May 1, 2010 at 8:39 AM  
Blogger Meg said...

Hey Jenna! Congratulations on getting your new place up and running - no small feat. If you need a hand with anything let us know, and I would love to come up and bring you a house warming loaf of bread from the book you introduced me to!

May 1, 2010 at 10:01 AM  
Blogger Sharon said...

Hi Jenna. I just found your blog in a rather roundabout way...your book is in my book club packet and i plan to order it today, but first i wanted to see what you are about, hence the visit to your blog! I am LOVING your blog...a little confused...idaho, vermont, ny...not sure how it all happened but looking forward to getting the book. I live on a dairy farm so i "get" the chicken loss...we lost a bull yesterday...bad. But what a life huh? oh, and one more thing. Before he died, my dad gave me his dulcimer...her made it (a great woodworker) so is very special and I too am learning to play it!
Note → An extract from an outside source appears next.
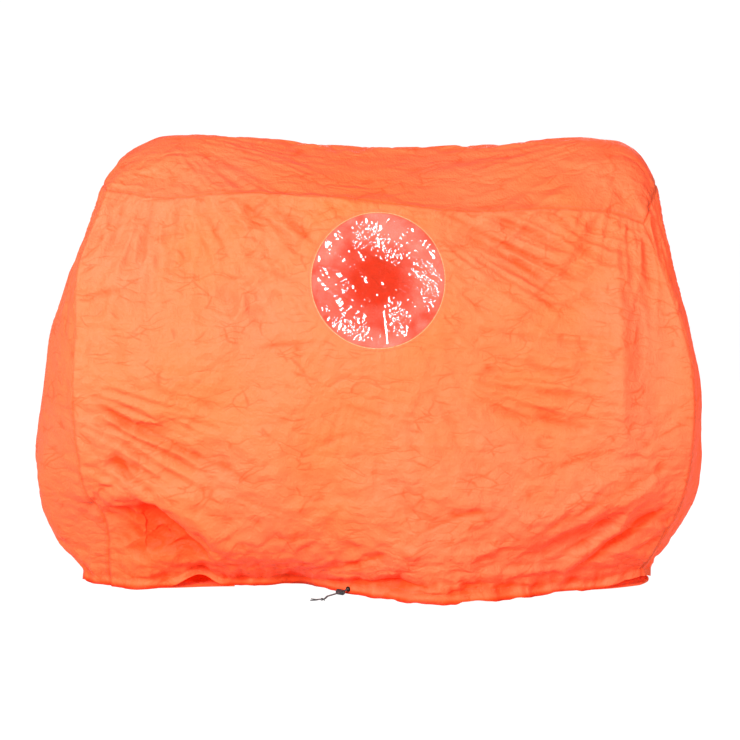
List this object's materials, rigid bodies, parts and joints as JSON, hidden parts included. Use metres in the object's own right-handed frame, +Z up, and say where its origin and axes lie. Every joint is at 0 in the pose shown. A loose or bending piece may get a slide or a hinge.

How funny is that? I had a hard time even finding someone to restring it for me so I think it is a rather unusual hobby! Best of luck with what must be your first "owned" farm. I am so looking forward to spending some blog time with you...oh and visit me at anytime you want a peek at my crazy life with the farmer and boys...sharon

May 1, 2010 at 10:24 AM  
Blogger Heather said...

Sounds like a fabulous weekend! How many horsepower will that chicken tractor be?

May 1, 2010 at 11:58 AM  
OpenID thatsthelife said...

Jenna, you're going to need another you-tube video soon :) So much has happened since your first book.

Didn't I hear something about a second book in the works?

Something about chickens?

May 1, 2010 at 1:29 PM  
Blogger Jenna said...

Yeah! chick Days comes out in the winter, it's a beginners guide (absolute beginners guide) to raising your own hens from day one to egg time. It's going to be a beautiful book.... such amazing photography following each day of a chicken's life, plus blog entries about stories CAF folks already know.

May 1, 2010 at 4:24 PM  
Blogger Philippa Grey-Gerou said...

This comment has been removed by the author.

May 1, 2010 at 4:24 PM  
OpenID Stephanie said...

I envy you your poultry swap, Jenna! I'm the wrong side of Quakertown for such useful events. But there's every chance I may come home from Maryland Sheep and Wool with some bunnies...

May 1, 2010 at 4:42 PM  
Blogger RenĂ© said...

Sine Jazz and Annie only go outside on supervised walks, maybe a solution, now that you've got your own place, would be to setup a brooder some where out of the house?

May 1, 2010 at 8:19 PM  
Blogger Snyder's Homestead said...

oh yeah...Kate filled me in...I got all excited for a minute about ghosts lol!!

May 1, 2010 at 8:28 PM  
Blogger Robin said...

That is a great picture! I didn't realize the bunnies would be harvest-ready at 8 weeks, what a fast turn-around. Sorry about the chicks, it happens.